(Given exercise) Show every line in the records below that contains the word "piece".

(Object data in JSON)

----

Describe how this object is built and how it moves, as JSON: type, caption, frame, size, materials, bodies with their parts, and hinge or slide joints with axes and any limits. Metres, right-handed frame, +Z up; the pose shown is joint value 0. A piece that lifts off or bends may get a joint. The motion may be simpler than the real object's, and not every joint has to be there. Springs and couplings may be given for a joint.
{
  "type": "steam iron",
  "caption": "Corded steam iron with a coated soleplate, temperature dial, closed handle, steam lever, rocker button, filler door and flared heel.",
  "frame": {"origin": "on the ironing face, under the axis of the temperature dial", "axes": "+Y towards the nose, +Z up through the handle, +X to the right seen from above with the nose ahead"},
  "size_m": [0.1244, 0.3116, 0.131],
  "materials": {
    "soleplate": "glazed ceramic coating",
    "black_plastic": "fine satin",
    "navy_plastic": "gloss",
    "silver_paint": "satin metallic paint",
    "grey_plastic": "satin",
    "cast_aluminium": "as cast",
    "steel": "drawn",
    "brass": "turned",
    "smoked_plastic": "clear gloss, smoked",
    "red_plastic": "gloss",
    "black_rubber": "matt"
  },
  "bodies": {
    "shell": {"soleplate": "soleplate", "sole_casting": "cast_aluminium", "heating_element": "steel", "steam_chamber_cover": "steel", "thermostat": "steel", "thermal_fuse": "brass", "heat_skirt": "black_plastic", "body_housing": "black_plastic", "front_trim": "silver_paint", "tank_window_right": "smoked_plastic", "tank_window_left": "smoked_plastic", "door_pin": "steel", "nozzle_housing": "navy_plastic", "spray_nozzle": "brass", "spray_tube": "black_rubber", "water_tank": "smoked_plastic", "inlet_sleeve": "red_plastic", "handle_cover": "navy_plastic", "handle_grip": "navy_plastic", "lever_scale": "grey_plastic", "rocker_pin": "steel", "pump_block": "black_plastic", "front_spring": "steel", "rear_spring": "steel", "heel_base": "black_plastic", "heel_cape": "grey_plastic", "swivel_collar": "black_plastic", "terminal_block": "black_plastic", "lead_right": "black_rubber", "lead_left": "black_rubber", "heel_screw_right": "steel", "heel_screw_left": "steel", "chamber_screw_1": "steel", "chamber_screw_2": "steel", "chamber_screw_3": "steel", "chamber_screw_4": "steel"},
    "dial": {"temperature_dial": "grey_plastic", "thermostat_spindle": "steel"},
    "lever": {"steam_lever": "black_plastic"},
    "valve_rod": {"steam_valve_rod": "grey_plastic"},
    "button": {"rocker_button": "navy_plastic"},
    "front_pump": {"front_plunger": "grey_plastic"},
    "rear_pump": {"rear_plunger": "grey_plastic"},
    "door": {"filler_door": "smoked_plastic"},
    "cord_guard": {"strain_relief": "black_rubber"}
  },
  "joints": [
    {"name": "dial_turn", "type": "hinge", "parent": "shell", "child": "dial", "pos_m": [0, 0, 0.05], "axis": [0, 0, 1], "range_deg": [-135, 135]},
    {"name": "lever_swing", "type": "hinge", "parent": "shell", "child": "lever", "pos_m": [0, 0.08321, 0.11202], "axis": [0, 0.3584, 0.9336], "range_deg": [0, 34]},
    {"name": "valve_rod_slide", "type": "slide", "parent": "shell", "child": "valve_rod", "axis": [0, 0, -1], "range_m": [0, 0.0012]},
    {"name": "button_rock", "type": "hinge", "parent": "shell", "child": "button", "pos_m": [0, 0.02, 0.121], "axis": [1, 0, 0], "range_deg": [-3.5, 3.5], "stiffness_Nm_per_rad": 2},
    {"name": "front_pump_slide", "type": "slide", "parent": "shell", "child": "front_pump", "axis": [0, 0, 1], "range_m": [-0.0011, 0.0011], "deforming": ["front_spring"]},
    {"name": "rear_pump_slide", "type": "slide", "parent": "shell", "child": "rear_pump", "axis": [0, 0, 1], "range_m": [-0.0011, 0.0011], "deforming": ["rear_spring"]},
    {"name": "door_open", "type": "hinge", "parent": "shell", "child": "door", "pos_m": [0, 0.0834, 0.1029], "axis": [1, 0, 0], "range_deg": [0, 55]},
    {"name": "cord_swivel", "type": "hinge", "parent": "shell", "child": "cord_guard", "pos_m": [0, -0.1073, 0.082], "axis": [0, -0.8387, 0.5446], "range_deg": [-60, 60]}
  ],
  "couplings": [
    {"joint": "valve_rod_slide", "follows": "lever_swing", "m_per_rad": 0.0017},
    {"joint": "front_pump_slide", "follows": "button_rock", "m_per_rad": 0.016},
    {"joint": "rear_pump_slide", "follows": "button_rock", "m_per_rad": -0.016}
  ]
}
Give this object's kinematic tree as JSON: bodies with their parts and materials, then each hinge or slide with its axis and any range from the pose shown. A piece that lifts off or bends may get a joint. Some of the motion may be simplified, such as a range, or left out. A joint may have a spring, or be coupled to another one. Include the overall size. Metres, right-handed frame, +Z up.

----

(Correct answer)
Describe how this object is built and how it moves, as JSON: type, caption, frame, size, materials, bodies with their parts, and hinge or slide joints with axes and any limits. Metres, right-handed frame, +Z up; the pose shown is joint value 0. A piece that lifts off or bends may get a joint. The motion may be simpler than the real object's, and not every joint has to be there. Springs and couplings may be given for a joint.
Give this object's kinematic tree as JSON: bodies with their parts and materials, then each hinge or slide with its axis and any range from the pose shown. A piece that lifts off or bends may get a joint. Some of the motion may be simplified, such as a range, or left out. A joint may have a spring, or be coupled to another one. Include the overall size. Metres, right-handed frame, +Z up.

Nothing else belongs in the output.